Requirements → Please copy the lines below exactly, from the first one through the line showing "boss_diameter = 27.5; // [26.5:0.1:33]".

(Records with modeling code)
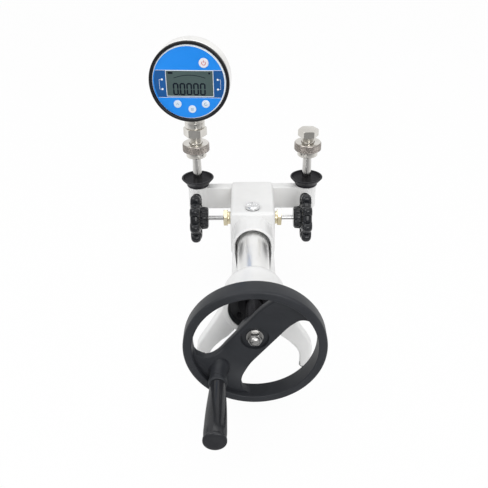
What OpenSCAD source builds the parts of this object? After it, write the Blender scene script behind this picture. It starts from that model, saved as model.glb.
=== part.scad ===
// Bench hand pump for pressure comparison: a handwheel and leadscrew drive a
// piston into a barrel, two valves and two outlet posts share one casting.
// The frame has its origin on the table under the middle of the rear arm,
// +Z up, +Y away from the operator, +X to the operator's right.

/* [Overall] */
// height of the barrel axis above the table
axis_height = 83.5; // [74:0.5:104]
// distance between the two outlet posts
post_spacing = 150; // [140:1:190]
// outside diameter of the handwheel
wheel_diameter = 142; // [114:1:162]
// length of the barrel that shows between the collar and the bell
barrel_open_length = 81.7; // [66:0.1:100]

/* [Barrel and screw] */
// outside diameter of the chrome barrel
barrel_diameter = 38.6; // [31:0.1:46]
// bore of the barrel
bore_diameter = 24; // [22:0.1:26]
// thread diameter of the leadscrew
screw_diameter = 18; // [14:0.1:20]
// distance that the wheel can move towards the bell
travel_in = 33.5; // [20:0.5:35]
// distance that the wheel can move away from the bell
travel_out = 15.5; // [8:0.5:18]

/* [Casting] */
// width of the middle block
block_width = 57.4; // [52:0.1:68]
// length of the middle block
block_length = 95; // [90:0.5:114]
// length of the round collar in front of the block
collar_length = 32; // [24:0.5:40]
// wall of the cradle beside the barrel
cradle_wall = 3.2; // [2.6:0.1:4.2]
// thickness of the rear arm, front to back
arm_thickness = 15.4; // [12.4:0.1:18.4]
// diameter of the boss at each end of the arm
boss_diameter = 27.5; // [26.5:0.1:33]

/* [Outlets] */
// height of the post above its boss
post_height = 44; // [38:0.5:56]
// largest diameter of the post
post_diameter = 12; // [10:0.1:13.5]
// diameter of the knurled nut
nut_diameter = 36; // [30:0.1:43]
// diameter of the drip cup at its rim
cup_diameter = 44.2; // [38:0.1:53]

/* [Gauge] */
// outside diameter of the gauge case
gauge_diameter = 100; // [96:0.5:120]
// depth of the gauge case behind its front ring
case_depth = 24; // [21:0.5:29]
// turn of the gauge about its post, seen from above
gauge_yaw = -4; // [-30:0.1:30]

/* [Valves] */
// diameter of the valve handwheel
valve_wheel_diameter = 68; // [57:0.5:80]
// diameter of the valve stem
stem_diameter = 6; // [5:0.1:7]
// how far the left valve stands open, beyond the right one
left_valve_open = 4.2; // [0:0.1:5]

/* [Handwheel] */
// depth of the handwheel rim, front to back
rim_depth = 20; // [16:0.5:24]
// radial thickness of the handwheel rim
rim_width = 9; // [7:0.1:11]
// width of the band that joins the rim to the hub
band_width = 36; // [33:0.5:43]
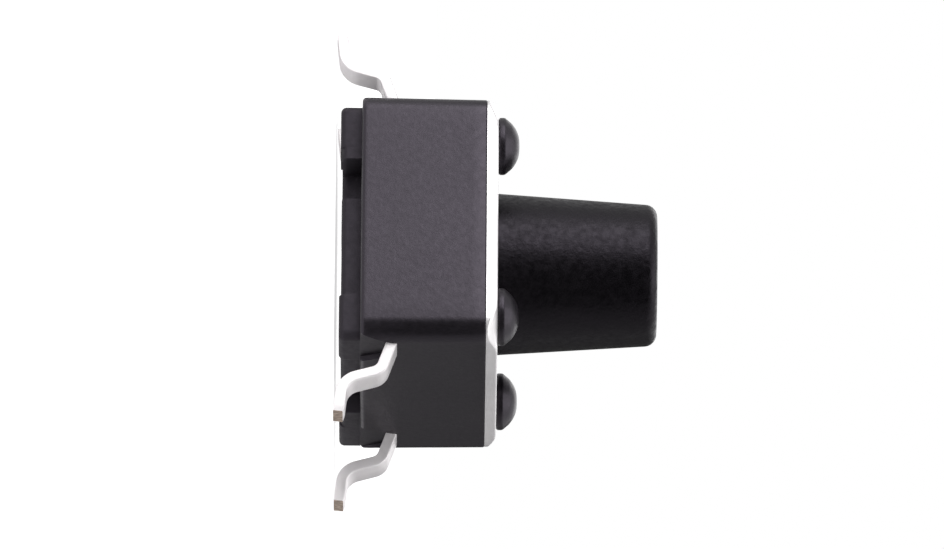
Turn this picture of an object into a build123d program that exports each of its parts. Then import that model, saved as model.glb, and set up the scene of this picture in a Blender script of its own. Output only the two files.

Finished task →
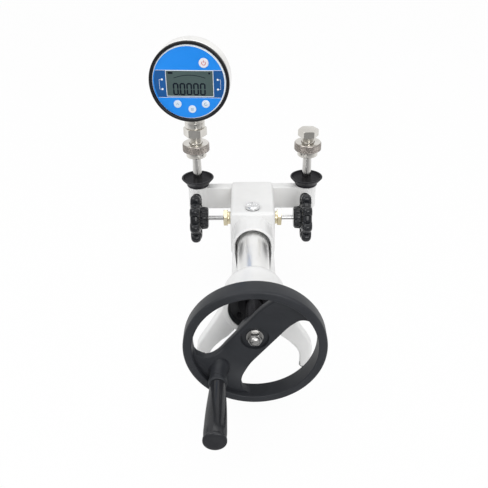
What OpenSCAD source builds the parts of this object? After it, write the Blender scene script behind this picture. It starts from that model, saved as model.glb.
=== part.scad ===
// Bench hand pump for pressure comparison: a handwheel and leadscrew drive a
// piston into a barrel, two valves and two outlet posts share one casting.
// The frame has its origin on the table under the middle of the rear arm,
// +Z up, +Y away from the operator, +X to the operator's right.

/* [Overall] */
// height of the barrel axis above the table
axis_height = 83.5; // [74:0.5:104]
// distance between the two outlet posts
post_spacing = 150; // [140:1:190]
// outside diameter of the handwheel
wheel_diameter = 142; // [114:1:162]
// length of the barrel that shows between the collar and the bell
barrel_open_length = 81.7; // [66:0.1:100]

/* [Barrel and screw] */
// outside diameter of the chrome barrel
barrel_diameter = 38.6; // [31:0.1:46]
// bore of the barrel
bore_diameter = 24; // [22:0.1:26]
// thread diameter of the leadscrew
screw_diameter = 18; // [14:0.1:20]
// distance that the wheel can move towards the bell
travel_in = 33.5; // [20:0.5:35]
// distance that the wheel can move away from the bell
travel_out = 15.5; // [8:0.5:18]

/* [Casting] */
// width of the middle block
block_width = 57.4; // [52:0.1:68]
// length of the middle block
block_length = 95; // [90:0.5:114]
// length of the round collar in front of the block
collar_length = 32; // [24:0.5:40]
// wall of the cradle beside the barrel
cradle_wall = 3.2; // [2.6:0.1:4.2]
// thickness of the rear arm, front to back
arm_thickness = 15.4; // [12.4:0.1:18.4]
// diameter of the boss at each end of the arm
boss_diameter = 27.5; // [26.5:0.1:33]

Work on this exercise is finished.